My advantages over the regular transcriber/translator were the following. I had done this type of work for many years (Translation and its Discontents and The Not Schapelle Corby Post) in which recordings were often made under conditions a lot worse than these controlled focus group sessions. I knew the script for these sessions and I knew what the questions were. I was familiar with all the concepts, terms and names. I was present at the sessions and I knew exactly what happened. Sometimes, I could even remember what the answer was going to be.
This was something that happened once in my life by chance. I had no interest in doing this line of work day in and day out, but I did have an interesting week. In my life, I have been fortunate in having so many diverse experiences. But with that also came a certain degree of guilt. Why should I be the one who had the privilege of having interesting, stimulating and exciting work-related experiences while so many others are stuck in boring, repetitious and unrewarding jobs? And yet, objectively speaking, the idea of spending thousands and thousands hour of your life listening to poorly recorded conversations is also boring, repetitious and unrewarding. You will probably go out of your mind within one week.

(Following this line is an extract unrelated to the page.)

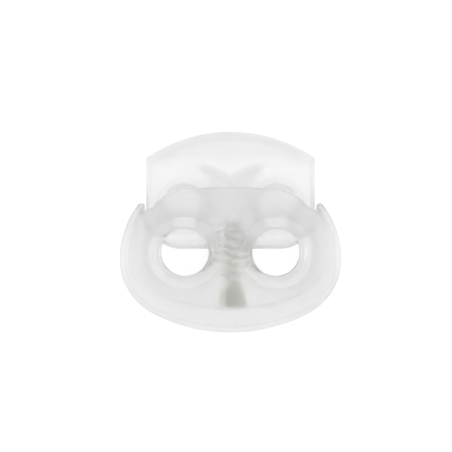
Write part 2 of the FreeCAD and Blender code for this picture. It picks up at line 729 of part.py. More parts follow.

The difference with me is that I believe that I can always find something interesting, stimulating and exciting no matter what I happened to be doing. Among many things, I have washed dishes in restaurants, stuffed 10,000+ envelops of solicitation materials, assigned dormitory rooms for 6,000 university students by hand, wrote tens of thousands of lines of assembly language computer codes and so on, but I have always found some redeeming value in the process. You can assign me to clean the latrine or peel potatos in the army mess, and I will be deriving a science out of it.